◆ Problem
Copy out exactly the lines from the first line of the material below through the line containing "return [ellipse(u, v, size, size, line=line, stroke=0.2)]", and nothing beyond them.

◆ Raw data

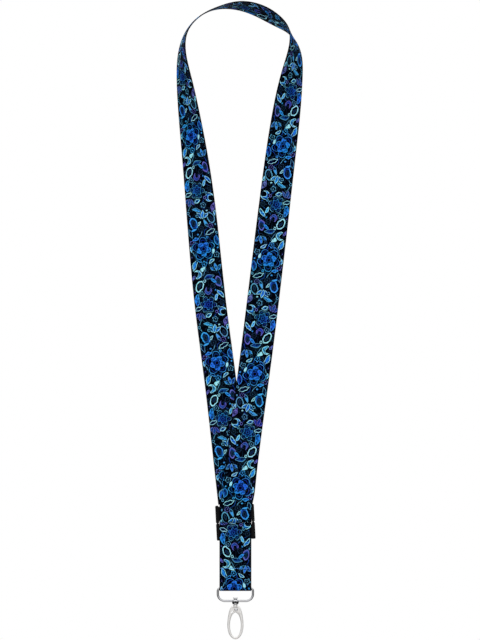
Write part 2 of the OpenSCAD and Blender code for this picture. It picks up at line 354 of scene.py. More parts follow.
def bead(u, v, size, line=CYAN):
    return [ellipse(u, v, size, size, line=line, stroke=0.2)]


# One repeat of the print, from the lowest layer up
MOTIFS = (
    [
        blade(-9.0, 8.6, 4.4, 1.5, 66, AZURE, PALE, 0.35),
        blade(10.2, 26.5, 4.6, 1.9, 96, ROYAL, SKY, 0.25, 0.08),
        blade(6.0, 33.6, 4.4, 1.5, 24, NAVY, PALE, 0.4), blade(-10.0, 33.4, 3.8, 1.3, 105, NAVY, CYAN, -0.3),
        blade(-3.4, 51.4, 4.0, 1.4, 152, SKY, CYAN, -0.35), blade(10.4, 52.6, 3.6, 1.3, 66, LILAC, LILAC, 0.3),
        blade(-10.0, 71.0, 4.6, 1.8, 84, AZURE, SKY, 0.25, 0.08),
        blade(9.2, 74.6, 3.8, 1.3, 128, AZURE, PALE, -0.4),
        blade(1.0, 88.4, 4.4, 1.7, 14, ROYAL, CYAN, 0.3, 0.1), blade(-3.6, 4.4, 3.2, 1.1, 40, PALE, PALE, 0.4),
        blade(3.0, 40.2, 3.4, 1.1, 118, SKY, CYAN, 0.4), blade(-9.6, 64.4, 3.0, 1.2, 20, NAVY, PALE, 0.3),
    ]
    + tulip(-7.0, 41.0, 4.6, 112, ROYAL, SKY) + tulip(7.6, 44.4, 4.2, -72, GROUND, CYAN)
    + tulip(-6.8, 81.6, 4.2, 62, GROUND, PALE) + tulip(8.4, 84.0, 3.7, 104, ROYAL, LILAC)
    + lily(0.6, 44.6, 5.0, 84, AZURE, PALE) + lily(8.0, 2.6, 4.8, 100, AZURE, CYAN)
    + lily(-8.4, 60.6, 4.4, -104, ROYAL, LILAC)
    + [
        ellipse(-7.6, 1.0, 3.1, 3.1, 150, fill=SKY, line=PALE, bite=0.74),
        ellipse(8.4, 60.4, 3.3, 3.3, -35, fill=AZURE, line=PALE, bite=0.74),
        ellipse(-0.4, 77.6, 2.7, 2.7, 60, fill=ROYAL, line=LILAC, bite=0.74),
    ]
    + posy(9.4, 15.4, 2.3, 10, CYAN) + posy(-1.6, 36.6, 2.3, 30, STEEL) + posy(-9.6, 25.6, 2.0, 50, LILAC)
    + posy(2.4, 55.0, 2.2, 0, CYAN) + posy(9.4, 67.6, 2.0, 25, STEEL) + posy(3.6, 81.0, 2.1, 40, STEEL)
    + berry(-11.0, 14.6, 0.8) + berry(10.6, 20.6, 0.8, SKY) + berry(11.0, 38.8, 0.7, CYAN)
    + berry(-4.4, 32.4, 0.8, SKY) + berry(4.8, 50.4, 0.7, PALE) + berry(-11.0, 76.8, 0.7, LILAC)
    + berry(5.2, 77.4, 0.7, SKY)
    + bead(-3.8, 46.6, 0.9) + bead(11.0, 32.4, 0.8) + bead(4.4, 60.4, 1.0, LILAC) + bead(3.4, 7.4, 0.9, STEEL)
    + bead(-10.8, 49.8, 0.9, CYAN) + bead(11.0, 79.4, 0.7) + bead(3.2, 29.4, 0.8, SKY)
    + bead(6.2, 64.4, 0.8) + bead(-2.6, 85.4, 0.9, PALE)
    + posy(-1.4, 8.8, 2.2, 15, SKY) + posy(6.6, 38.2, 1.8, 20, LILAC) + posy(-5.8, 75.4, 2.0, 0, CYAN)
    + [
        blade(4.6, 10.8, 2.8, 1.0, 35, AZURE, PALE, 0.3), blade(-5.4, 12.0, 2.4, 0.9, 140, ROYAL, SKY, -0.3),
        blade(-10.8, 21.2, 2.4, 0.9, 85, SKY, PALE, 0.3), blade(-6.4, 28.8, 2.6, 1.0, 12, AZURE, SKY, 0.3),
        blade(-2.4, 41.0, 2.0, 0.8, 60, PALE, PALE, 0.3), blade(-2.2, 58.4, 2.8, 1.1, 20, AZURE, PALE, 0.3),
        blade(5.4, 72.0, 2.6, 1.0, 60, SKY, PALE, 0.3), blade(4.4, 85.2, 2.6, 1.0, 140, AZURE, SKY, 0.3),
        blade(-11.0, 88.6, 2.0, 0.8, 60, LILAC, LILAC, 0.3), blade(6.6, 18.2, 2.0, 0.8, 80, PALE, PALE, 0.3),
        blade(11.2, 48.0, 2.0, 0.8, 75, SKY, PALE, 0.3), blade(-7.2, 36.0, 2.2, 0.8, 20, SKY, SKY, 0.3),
    ]
    + big_flower(-0.8, 20.6, 9.2, 18, 5, AZURE, SKY) + big_flower(-1.6, 66.8, 6.6, 50, 6, ROYAL, CYAN)
)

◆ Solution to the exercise
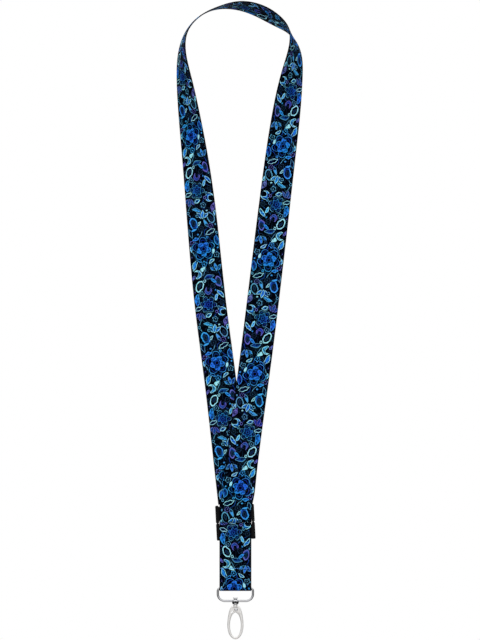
Write part 2 of the OpenSCAD and Blender code for this picture. It picks up at line 354 of scene.py. More parts follow.
def bead(u, v, size, line=CYAN):
    return [ellipse(u, v, size, size, line=line, stroke=0.2)]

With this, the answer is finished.